Exercise inputs:

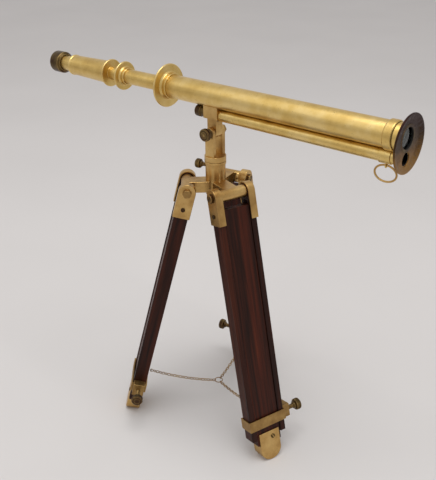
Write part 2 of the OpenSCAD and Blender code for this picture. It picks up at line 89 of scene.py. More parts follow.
def softbox(name, place, aim, size, power, colour="#FFFFFF"):
    """A rectangular soft light at place, pointing at aim."""
    data = bpy.data.lights.new(name, "AREA")
    data.shape = "RECTANGLE"
    data.size, data.size_y = size
    data.energy = power
    data.color = linear(colour)[:3]
    lamp = bpy.data.objects.new(name, data)
    lamp.location = place
    lamp.rotation_mode = "QUATERNION"
    lamp.rotation_quaternion = (Vector(aim) - Vector(place)).to_track_quat("-Z", "Y")
    bpy.context.collection.objects.link(lamp)


def studio():
    """A pale paper floor, a wide soft key light, a lamp above the table and an even grey room."""
    bpy.ops.mesh.primitive_plane_add(size=30)
    floor = bpy.context.object
    floor.name = "floor"
    floor.data.materials.append(paper_floor())
    softbox("key", (-0.8, -1.2, 2.3), (0, 0, 0.25), (2.6, 2.6), KEY_POWER)
    softbox("lamp", (0.25, -0.1, 1.9), (-0.2, -0.1, 0), (1.0, 1.0), LAMP_POWER)
    world = bpy.data.worlds.new("studio")
    world.use_nodes = True
    room = world.node_tree.nodes["Background"]
    room.inputs["Color"].default_value = linear("#D2D0D0")
    room.inputs["Strength"].default_value = ROOM_STRENGTH
    bpy.context.scene.world = world
    bpy.context.scene.view_settings.view_transform = "Standard"


# ---------------------------------------------------------------- materials

NOISE, RAMP, RANGE = "ShaderNodeTexNoise", "ShaderNodeValToRGB", "ShaderNodeMapRange"
MIX, BUMP, MAPPING = "ShaderNodeMix", "ShaderNodeBump", "ShaderNodeMapping"


def linear(code):
    """An sRGB hex colour as the linear RGBA that a shader wants."""
    srgb = np.array([int(code[i:i + 2], 16) for i in (1, 3, 5)]) / 255
    flat = np.where(srgb <= 0.04045, srgb / 12.92, ((srgb + 0.055) / 1.055) ** 2.4)
    return (*flat, 1.0)


def add(tree, kind, settings, wires=None, **links):
    """Adds a shader node.

    settings holds attributes and unlinked inputs, with a colour ramp's stops as (place, colour code)
    pairs, and a map range's span as its range in and its range out. links holds input sockets by name,
    and wires holds them by number where several have one name.
    """
    node = tree.nodes.new(kind)
    for key, value in settings.items():
        if key == "stops":
            elements = node.color_ramp.elements
            while len(elements) < len(value):
                elements.new(0.5)
            for element, (place, code) in zip(elements, value):
                element.position = place
                element.color = linear(code)
        elif key == "span":
            for name, limit in zip(("From Min", "From Max", "To Min", "To Max"), value):
                node.inputs[name].default_value = limit
        elif key in node.inputs:
            node.inputs[key].default_value = value
        else:
            setattr(node, key, value)
    for key, socket in links.items():
        tree.links.new(socket, node.inputs[key.replace("_", " ")])
    for number, socket in (wires or {}).items():
        tree.links.new(socket, node.inputs[number])
    return node


def start_material(name):
    """A new material: its tree, its shader and its Object coordinates."""
    material = bpy.data.materials.new(name)
    material.use_nodes = True
    tree = material.node_tree
    place = add(tree, "ShaderNodeTexCoord", {}).outputs["Object"]
    return material, tree, tree.nodes["Principled BSDF"], place


def finish_metal(tree, shader, tone, fine, rubbed, share, gloss, relief, height, metallic):
    """The rest of an old metal: tone, with its corners rubbed bright, its gloss and its fine relief.

    rubbed is the two colours of the corners, share how far they replace tone, and gloss the roughness
    between the smooth and the rough places of fine. relief is the bump's strength and depth in metres.
    """
    wear = add(tree, "ShaderNodeAttribute", {"attribute_name": "wear"}).outputs["Fac"]
    amount = add(tree, RANGE, {"span": (0.0, 1.0, 0.0, share)}, Value=wear)
    bright = add(tree, RAMP, {"stops": tuple(zip((0.3, 0.7), rubbed))}, Fac=fine)
    worn = add(
        tree, MIX, {"data_type": "RGBA"},
        {0: amount.outputs["Result"], 6: tone, 7: bright.outputs["Color"]})
    rough = add(tree, RANGE, {"span": (0.3, 0.7, *gloss)}, Value=fine)
    strength, depth = relief
    bump = add(tree, BUMP, {"Strength": strength, "Distance": depth}, Height=height)
    tree.links.new(worn.outputs[2], shader.inputs["Base Color"])
    tree.links.new(rough.outputs["Result"], shader.inputs["Roughness"])
    tree.links.new(bump.outputs["Normal"], shader.inputs["Normal"])
    shader.inputs["Metallic"].default_value = metallic


def brass(name, shades, gloss, relief, lines=None):
    """Yellow brass, turned or cast, polished by hand and lacquered, then handled for years.

    shades is dull, plain and bright: slow patches about 20 mm across where the lacquer has aged.
    gloss is the roughness of the smooth and of the rubbed places. Fine scratches give a soft, uneven
    shine. Corners are worn bright where a piece carries a wear attribute. relief is how strongly the
    surface stands up, and lines stretches it into turning marks round an axis.
    """
    material, tree, shader, place = start_material(name)
    patches = add(
        tree, NOISE, {"Scale": 48.0, "Detail": 5.0, "Roughness": 0.6}, Vector=place).outputs["Fac"]
    rubs = add(
        tree, NOISE, {"Scale": 310.0, "Detail": 4.0, "Roughness": 0.7}, Vector=place).outputs["Fac"]
    tone = add(tree, RAMP, {"stops": tuple(zip((0.32, 0.48, 0.66), shades))}, Fac=patches)
    # dark specks of tarnish, about 1 mm across, in a few places
    specks = add(tree, NOISE, {"Scale": 760.0, "Detail": 2.0}, Vector=place)
    amount = add(tree, RANGE, {"span": (0.66, 0.74, 0.0, 0.55)}, Value=specks.outputs["Fac"])
    tarnish = add(tree, RAMP, {"stops": ((0.0, "#6B5230"), (1.0, "#7A6038"))}, Fac=patches)
    spotted = add(
        tree, MIX, {"data_type": "RGBA"},
        {0: amount.outputs["Result"], 6: tone.outputs["Color"], 7: tarnish.outputs["Color"]})
    height = rubs
    if lines is not None:
        # real turning marks are finer than 0.1 mm, these stand 0.4 mm apart so that they show
        stretch = add(tree, MAPPING, {"Scale": lines}, Vector=place).outputs["Vector"]
        height = add(tree, NOISE, {"Scale": 2500.0, "Detail": 1.0}, Vector=stretch).outputs["Fac"]
    finish_metal(
        tree, shader, spotted.outputs[2], rubs, (shades[2], "#F0DDAE"), 0.6, gloss, (relief, 0.00005),
        height, 1.0)
    return material


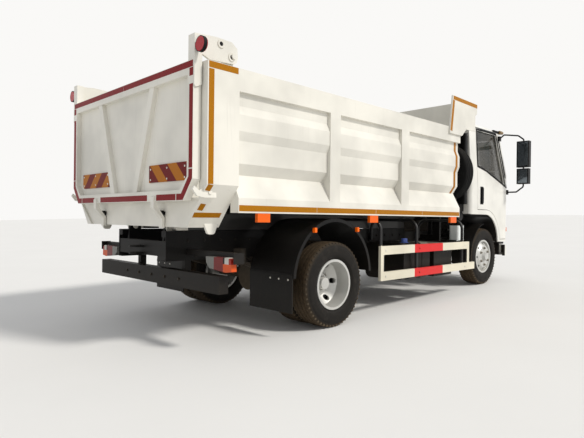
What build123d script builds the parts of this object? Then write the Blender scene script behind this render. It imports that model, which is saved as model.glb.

Problem description:
Reproduce the entire listing word for word.

Result below:
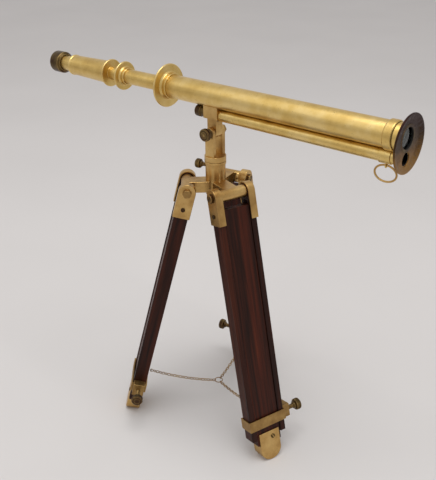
Write part 2 of the OpenSCAD and Blender code for this picture. It picks up at line 89 of scene.py. More parts follow.
def softbox(name, place, aim, size, power, colour="#FFFFFF"):
    """A rectangular soft light at place, pointing at aim."""
    data = bpy.data.lights.new(name, "AREA")
    data.shape = "RECTANGLE"
    data.size, data.size_y = size
    data.energy = power
    data.color = linear(colour)[:3]
    lamp = bpy.data.objects.new(name, data)
    lamp.location = place
    lamp.rotation_mode = "QUATERNION"
    lamp.rotation_quaternion = (Vector(aim) - Vector(place)).to_track_quat("-Z", "Y")
    bpy.context.collection.objects.link(lamp)


def studio():
    """A pale paper floor, a wide soft key light, a lamp above the table and an even grey room."""
    bpy.ops.mesh.primitive_plane_add(size=30)
    floor = bpy.context.object
    floor.name = "floor"
    floor.data.materials.append(paper_floor())
    softbox("key", (-0.8, -1.2, 2.3), (0, 0, 0.25), (2.6, 2.6), KEY_POWER)
    softbox("lamp", (0.25, -0.1, 1.9), (-0.2, -0.1, 0), (1.0, 1.0), LAMP_POWER)
    world = bpy.data.worlds.new("studio")
    world.use_nodes = True
    room = world.node_tree.nodes["Background"]
    room.inputs["Color"].default_value = linear("#D2D0D0")
    room.inputs["Strength"].default_value = ROOM_STRENGTH
    bpy.context.scene.world = world
    bpy.context.scene.view_settings.view_transform = "Standard"


# ---------------------------------------------------------------- materials

NOISE, RAMP, RANGE = "ShaderNodeTexNoise", "ShaderNodeValToRGB", "ShaderNodeMapRange"
MIX, BUMP, MAPPING = "ShaderNodeMix", "ShaderNodeBump", "ShaderNodeMapping"


def linear(code):
    """An sRGB hex colour as the linear RGBA that a shader wants."""
    srgb = np.array([int(code[i:i + 2], 16) for i in (1, 3, 5)]) / 255
    flat = np.where(srgb <= 0.04045, srgb / 12.92, ((srgb + 0.055) / 1.055) ** 2.4)
    return (*flat, 1.0)


def add(tree, kind, settings, wires=None, **links):
    """Adds a shader node.

    settings holds attributes and unlinked inputs, with a colour ramp's stops as (place, colour code)
    pairs, and a map range's span as its range in and its range out. links holds input sockets by name,
    and wires holds them by number where several have one name.
    """
    node = tree.nodes.new(kind)
    for key, value in settings.items():
        if key == "stops":
            elements = node.color_ramp.elements
            while len(elements) < len(value):
                elements.new(0.5)
            for element, (place, code) in zip(elements, value):
                element.position = place
                element.color = linear(code)
        elif key == "span":
            for name, limit in zip(("From Min", "From Max", "To Min", "To Max"), value):
                node.inputs[name].default_value = limit
        elif key in node.inputs:
            node.inputs[key].default_value = value
        else:
            setattr(node, key, value)
    for key, socket in links.items():
        tree.links.new(socket, node.inputs[key.replace("_", " ")])
    for number, socket in (wires or {}).items():
        tree.links.new(socket, node.inputs[number])
    return node


def start_material(name):
    """A new material: its tree, its shader and its Object coordinates."""
    material = bpy.data.materials.new(name)
    material.use_nodes = True
    tree = material.node_tree
    place = add(tree, "ShaderNodeTexCoord", {}).outputs["Object"]
    return material, tree, tree.nodes["Principled BSDF"], place


def finish_metal(tree, shader, tone, fine, rubbed, share, gloss, relief, height, metallic):
    """The rest of an old metal: tone, with its corners rubbed bright, its gloss and its fine relief.

    rubbed is the two colours of the corners, share how far they replace tone, and gloss the roughness
    between the smooth and the rough places of fine. relief is the bump's strength and depth in metres.
    """
    wear = add(tree, "ShaderNodeAttribute", {"attribute_name": "wear"}).outputs["Fac"]
    amount = add(tree, RANGE, {"span": (0.0, 1.0, 0.0, share)}, Value=wear)
    bright = add(tree, RAMP, {"stops": tuple(zip((0.3, 0.7), rubbed))}, Fac=fine)
    worn = add(
        tree, MIX, {"data_type": "RGBA"},
        {0: amount.outputs["Result"], 6: tone, 7: bright.outputs["Color"]})
    rough = add(tree, RANGE, {"span": (0.3, 0.7, *gloss)}, Value=fine)
    strength, depth = relief
    bump = add(tree, BUMP, {"Strength": strength, "Distance": depth}, Height=height)
    tree.links.new(worn.outputs[2], shader.inputs["Base Color"])
    tree.links.new(rough.outputs["Result"], shader.inputs["Roughness"])
    tree.links.new(bump.outputs["Normal"], shader.inputs["Normal"])
    shader.inputs["Metallic"].default_value = metallic


def brass(name, shades, gloss, relief, lines=None):
    """Yellow brass, turned or cast, polished by hand and lacquered, then handled for years.

    shades is dull, plain and bright: slow patches about 20 mm across where the lacquer has aged.
    gloss is the roughness of the smooth and of the rubbed places. Fine scratches give a soft, uneven
    shine. Corners are worn bright where a piece carries a wear attribute. relief is how strongly the
    surface stands up, and lines stretches it into turning marks round an axis.
    """
    material, tree, shader, place = start_material(name)
    patches = add(
        tree, NOISE, {"Scale": 48.0, "Detail": 5.0, "Roughness": 0.6}, Vector=place).outputs["Fac"]
    rubs = add(
        tree, NOISE, {"Scale": 310.0, "Detail": 4.0, "Roughness": 0.7}, Vector=place).outputs["Fac"]
    tone = add(tree, RAMP, {"stops": tuple(zip((0.32, 0.48, 0.66), shades))}, Fac=patches)
    # dark specks of tarnish, about 1 mm across, in a few places
    specks = add(tree, NOISE, {"Scale": 760.0, "Detail": 2.0}, Vector=place)
    amount = add(tree, RANGE, {"span": (0.66, 0.74, 0.0, 0.55)}, Value=specks.outputs["Fac"])
    tarnish = add(tree, RAMP, {"stops": ((0.0, "#6B5230"), (1.0, "#7A6038"))}, Fac=patches)
    spotted = add(
        tree, MIX, {"data_type": "RGBA"},
        {0: amount.outputs["Result"], 6: tone.outputs["Color"], 7: tarnish.outputs["Color"]})
    height = rubs
    if lines is not None:
        # real turning marks are finer than 0.1 mm, these stand 0.4 mm apart so that they show
        stretch = add(tree, MAPPING, {"Scale": lines}, Vector=place).outputs["Vector"]
        height = add(tree, NOISE, {"Scale": 2500.0, "Detail": 1.0}, Vector=stretch).outputs["Fac"]
    finish_metal(
        tree, shader, spotted.outputs[2], rubs, (shades[2], "#F0DDAE"), 0.6, gloss, (relief, 0.00005),
        height, 1.0)
    return material


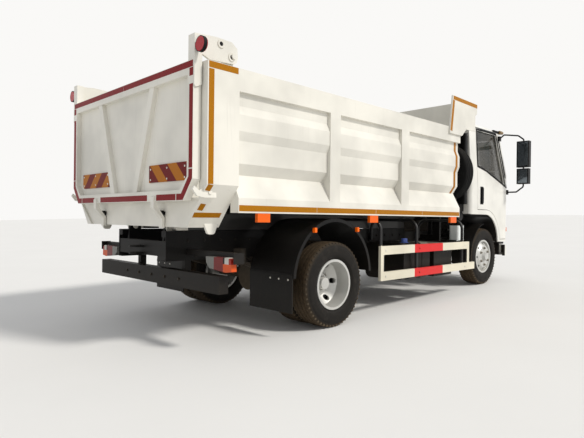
What build123d script builds the parts of this object? Then write the Blender scene script behind this render. It imports that model, which is saved as model.glb.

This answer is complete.